▶ _Dataset content_
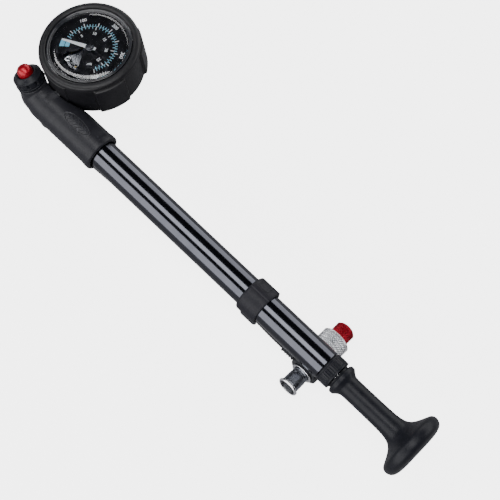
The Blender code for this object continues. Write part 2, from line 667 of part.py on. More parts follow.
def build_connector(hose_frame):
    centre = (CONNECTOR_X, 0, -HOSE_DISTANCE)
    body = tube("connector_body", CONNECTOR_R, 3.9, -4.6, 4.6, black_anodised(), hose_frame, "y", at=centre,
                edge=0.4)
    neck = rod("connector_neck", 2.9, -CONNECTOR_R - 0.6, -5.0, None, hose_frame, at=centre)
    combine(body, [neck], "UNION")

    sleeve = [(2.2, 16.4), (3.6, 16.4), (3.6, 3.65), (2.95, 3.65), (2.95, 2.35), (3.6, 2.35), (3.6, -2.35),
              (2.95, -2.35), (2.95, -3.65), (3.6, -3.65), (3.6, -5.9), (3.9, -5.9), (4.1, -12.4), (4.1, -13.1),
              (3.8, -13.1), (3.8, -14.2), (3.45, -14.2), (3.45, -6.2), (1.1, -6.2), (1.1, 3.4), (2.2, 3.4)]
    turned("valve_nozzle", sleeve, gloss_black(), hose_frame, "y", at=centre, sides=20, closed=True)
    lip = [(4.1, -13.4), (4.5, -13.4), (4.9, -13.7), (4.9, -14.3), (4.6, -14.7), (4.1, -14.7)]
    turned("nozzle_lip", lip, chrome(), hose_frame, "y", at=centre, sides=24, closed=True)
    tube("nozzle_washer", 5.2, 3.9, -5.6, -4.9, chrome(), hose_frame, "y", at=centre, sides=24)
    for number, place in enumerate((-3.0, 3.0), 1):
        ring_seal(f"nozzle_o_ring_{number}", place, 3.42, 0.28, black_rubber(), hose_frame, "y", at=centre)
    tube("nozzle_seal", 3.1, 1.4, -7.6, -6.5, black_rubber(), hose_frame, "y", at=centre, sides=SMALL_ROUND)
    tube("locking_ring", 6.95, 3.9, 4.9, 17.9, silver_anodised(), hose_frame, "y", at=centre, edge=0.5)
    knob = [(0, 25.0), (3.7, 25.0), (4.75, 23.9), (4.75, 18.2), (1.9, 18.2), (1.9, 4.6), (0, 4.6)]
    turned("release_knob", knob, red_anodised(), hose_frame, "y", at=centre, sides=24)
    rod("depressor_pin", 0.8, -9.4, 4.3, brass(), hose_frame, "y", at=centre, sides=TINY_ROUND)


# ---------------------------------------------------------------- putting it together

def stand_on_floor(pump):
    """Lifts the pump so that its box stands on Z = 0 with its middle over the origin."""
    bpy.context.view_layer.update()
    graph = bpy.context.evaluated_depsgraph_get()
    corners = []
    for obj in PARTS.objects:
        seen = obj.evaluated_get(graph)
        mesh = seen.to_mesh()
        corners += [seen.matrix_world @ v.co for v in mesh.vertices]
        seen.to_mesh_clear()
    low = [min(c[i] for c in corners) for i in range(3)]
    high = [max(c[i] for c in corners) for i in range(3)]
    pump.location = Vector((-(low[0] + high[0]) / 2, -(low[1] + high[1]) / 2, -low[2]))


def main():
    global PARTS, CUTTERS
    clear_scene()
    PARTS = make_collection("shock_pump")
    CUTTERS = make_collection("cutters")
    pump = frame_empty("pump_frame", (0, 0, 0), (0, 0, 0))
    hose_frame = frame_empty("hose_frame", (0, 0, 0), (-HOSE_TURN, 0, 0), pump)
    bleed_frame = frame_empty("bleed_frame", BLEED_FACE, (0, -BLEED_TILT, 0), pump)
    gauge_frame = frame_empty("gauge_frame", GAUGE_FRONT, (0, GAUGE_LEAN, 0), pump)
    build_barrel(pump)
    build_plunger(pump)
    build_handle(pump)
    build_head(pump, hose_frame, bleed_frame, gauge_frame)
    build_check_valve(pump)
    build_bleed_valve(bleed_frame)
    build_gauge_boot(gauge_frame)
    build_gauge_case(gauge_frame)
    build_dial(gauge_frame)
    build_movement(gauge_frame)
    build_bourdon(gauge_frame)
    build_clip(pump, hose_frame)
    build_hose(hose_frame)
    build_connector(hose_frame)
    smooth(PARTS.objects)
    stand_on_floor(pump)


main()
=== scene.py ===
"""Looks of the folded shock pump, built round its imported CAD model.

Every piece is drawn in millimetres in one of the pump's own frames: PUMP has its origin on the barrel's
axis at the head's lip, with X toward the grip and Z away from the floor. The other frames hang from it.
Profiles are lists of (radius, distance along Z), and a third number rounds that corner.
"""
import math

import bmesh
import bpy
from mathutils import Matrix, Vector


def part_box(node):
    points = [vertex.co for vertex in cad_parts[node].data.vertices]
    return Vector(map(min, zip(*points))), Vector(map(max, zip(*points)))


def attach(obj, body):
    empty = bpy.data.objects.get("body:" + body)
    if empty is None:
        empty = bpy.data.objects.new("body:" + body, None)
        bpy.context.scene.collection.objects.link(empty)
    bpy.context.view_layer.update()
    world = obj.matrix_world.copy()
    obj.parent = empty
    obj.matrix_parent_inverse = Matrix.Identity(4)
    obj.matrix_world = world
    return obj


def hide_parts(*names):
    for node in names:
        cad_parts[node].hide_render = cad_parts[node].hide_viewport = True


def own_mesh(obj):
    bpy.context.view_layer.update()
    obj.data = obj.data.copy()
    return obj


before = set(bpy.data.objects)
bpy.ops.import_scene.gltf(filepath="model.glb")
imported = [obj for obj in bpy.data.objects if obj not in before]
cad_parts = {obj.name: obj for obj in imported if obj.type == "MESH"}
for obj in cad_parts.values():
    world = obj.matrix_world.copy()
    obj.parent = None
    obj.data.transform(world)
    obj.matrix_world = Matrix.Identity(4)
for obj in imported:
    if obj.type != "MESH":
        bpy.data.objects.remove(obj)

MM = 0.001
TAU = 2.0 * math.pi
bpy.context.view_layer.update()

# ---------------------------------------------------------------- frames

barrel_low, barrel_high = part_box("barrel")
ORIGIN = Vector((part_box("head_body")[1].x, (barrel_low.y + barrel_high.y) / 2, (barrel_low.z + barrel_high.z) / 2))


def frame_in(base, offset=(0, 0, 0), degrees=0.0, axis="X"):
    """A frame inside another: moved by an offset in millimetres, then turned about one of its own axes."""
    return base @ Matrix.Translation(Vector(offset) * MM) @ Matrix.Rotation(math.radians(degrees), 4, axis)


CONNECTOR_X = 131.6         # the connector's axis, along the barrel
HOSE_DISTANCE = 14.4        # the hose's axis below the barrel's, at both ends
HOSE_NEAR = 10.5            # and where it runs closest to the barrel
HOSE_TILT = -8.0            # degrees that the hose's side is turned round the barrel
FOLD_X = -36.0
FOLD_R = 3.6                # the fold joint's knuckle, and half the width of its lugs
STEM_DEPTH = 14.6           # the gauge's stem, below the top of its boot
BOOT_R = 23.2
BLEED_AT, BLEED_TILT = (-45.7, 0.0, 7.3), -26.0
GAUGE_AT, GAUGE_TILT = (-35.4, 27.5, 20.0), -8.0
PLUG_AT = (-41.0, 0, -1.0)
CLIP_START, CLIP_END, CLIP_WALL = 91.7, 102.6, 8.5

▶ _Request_
Begin with the line containing "build_gauge_case(gauge_frame)" and end with the line containing "TAU = 2.0 * math.pi"; repeat every line from start to finish exactly, and nothing outside them.

▶ _Completed task_
    build_gauge_case(gauge_frame)
    build_dial(gauge_frame)
    build_movement(gauge_frame)
    build_bourdon(gauge_frame)
    build_clip(pump, hose_frame)
    build_hose(hose_frame)
    build_connector(hose_frame)
    smooth(PARTS.objects)
    stand_on_floor(pump)


main()
=== scene.py ===
"""Looks of the folded shock pump, built round its imported CAD model.

Every piece is drawn in millimetres in one of the pump's own frames: PUMP has its origin on the barrel's
axis at the head's lip, with X toward the grip and Z away from the floor. The other frames hang from it.
Profiles are lists of (radius, distance along Z), and a third number rounds that corner.
"""
import math

import bmesh
import bpy
from mathutils import Matrix, Vector


def part_box(node):
    points = [vertex.co for vertex in cad_parts[node].data.vertices]
    return Vector(map(min, zip(*points))), Vector(map(max, zip(*points)))


def attach(obj, body):
    empty = bpy.data.objects.get("body:" + body)
    if empty is None:
        empty = bpy.data.objects.new("body:" + body, None)
        bpy.context.scene.collection.objects.link(empty)
    bpy.context.view_layer.update()
    world = obj.matrix_world.copy()
    obj.parent = empty
    obj.matrix_parent_inverse = Matrix.Identity(4)
    obj.matrix_world = world
    return obj


def hide_parts(*names):
    for node in names:
        cad_parts[node].hide_render = cad_parts[node].hide_viewport = True


def own_mesh(obj):
    bpy.context.view_layer.update()
    obj.data = obj.data.copy()
    return obj


before = set(bpy.data.objects)
bpy.ops.import_scene.gltf(filepath="model.glb")
imported = [obj for obj in bpy.data.objects if obj not in before]
cad_parts = {obj.name: obj for obj in imported if obj.type == "MESH"}
for obj in cad_parts.values():
    world = obj.matrix_world.copy()
    obj.parent = None
    obj.data.transform(world)
    obj.matrix_world = Matrix.Identity(4)
for obj in imported:
    if obj.type != "MESH":
        bpy.data.objects.remove(obj)

MM = 0.001
TAU = 2.0 * math.pi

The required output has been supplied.